The surprising link between home care for the elderly, pulling people out of poverty

Sandy Butler, University of Maine

Originally published in the Bangor Daily News on June 9, 2015.

In May, I attended two hearings before the Legislature’s Health and Human Services Committee to testify on two seemingly unrelated bills: LD 1350, Resolve to Increase the Reimbursement for Direct-care Workers Serving Adults with Long-term Care Needs, and LD 1268, An Act to Reform Welfare by Establishing Bridges to Sustainable Employment.

The two bills, however, are closely linked by the phenomenon of low wages that characterize women-dominated fields: service-industry jobs, including those related to caring for our children and elderly. These low wages mean many employed women — especially those raising children on their own — remain poor despite working. A recent analysis by the Institute for Women’s Policy Research found that the poverty rate for working women would be cut in half (from 8.1 percent to 3.9 percent) if women were paid the same as men working comparable jobs.

LD 1350 is about raising wages for home care workers, 90 percent of whom are female. The work they do is generally considered “women’s work,” and, like other caring professions, it’s undervalued in the U.S., something aptly pointed out by Leo Delicata, public policy advocate for Legal Services for the Elderly, in his testimony at the May 6 public hearing.

We need these workers badly, and that need is only increasing. But despite growing demand, wages have remained flat, even decreasing 5 percent in value over the last decade. With one in four home care workers living in households below the federal poverty line and over half living in households at 200 percent of the poverty line or below, it is not surprising that these workers often need to supplement their income with public assistance such as Medicaid, food stamps, or housing and heating assistance. Nationally, three of five home care workers receive benefits from at least one of these programs.

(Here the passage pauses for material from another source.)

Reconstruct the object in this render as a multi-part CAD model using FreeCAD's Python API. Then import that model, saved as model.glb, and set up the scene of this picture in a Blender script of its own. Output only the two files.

In my own research on turnover among home care workers in Maine, compensation was central to workers’ decisions about whether to terminate their employment. Turnover is a big problem in this field, ranging from 44-65 percent annually, costing employers and compromising client care. Participants in my 18-month study — one-third of whom left their jobs during that time — mentioned wages and lack of health insurance, mileage reimbursement, paid sick days and holidays as contributing to their decisions to leave, despite truly loving their work.

Luckily, testimony on May 6 was fully supportive of LD 1350, which requires the Department of Health and Human Services to increase reimbursement to direct-care service providers to $25 per hour, 85 percent of which must be used for wages and employee benefits. Some employers at the hearing asked that the 85 percent figure be lowered given rising administrative costs. The bill remains with the committee at the moment; ultimately, it will need to be considered by the Legislature’s Appropriations Committee because of its price tag.

The second hearing I attended, on May 12, concerned a number of bills related to Maine’s Temporary Assistance for Needy Families (TANF) program — a significantly more contentious topic. Several bills proposed a punitive approach through restrictions and sanctions generally based on anecdotes about how parents use their benefits. In general, such bills focus attention and state money on monitoring systems — some of which may be illegal — to control recipients’ use of funds and on hiring new state employees to root out fraud, something that has turned out to be quite minimal despite the common belief that it is rampant.

This ill-directed attention and money could be better spent on helping low-income, often low-skill parents — most often single mothers — obtain and sustain employment with livable wages. This is the idea behind LD 1268, sponsored by Rep. Drew Gattine, D-Westbrook, which tries to ease the “welfare cliff.” It’s a welcomed contrast from many of the other bills, which do little to help families escape poverty. The bill has been tabled, and there is a request for it to be carried over to next year’s legislative session.

If the Legislature passes LD 1350 and raises home care workers’ wages, this could be a field that interests some parents receiving TANF. Given livable wages, helping parents on TANF who are suited to caregiving work become certified as home care aides could help both our long-term care system and families working toward economic self-sufficiency. But with the profession’s current low wages, lack of benefits and part-time hours, home care work would still fall short of pulling such families out of poverty.

Sandy Butler is professor of social work and graduate program coordinator in the School of Social Work at the University of Maine. She is a member of the Maine chapter of the national Scholars Strategy Network, which brings together scholars across the country to address public challenges and their policy implications. Members’ columns appear in the BDN every other week.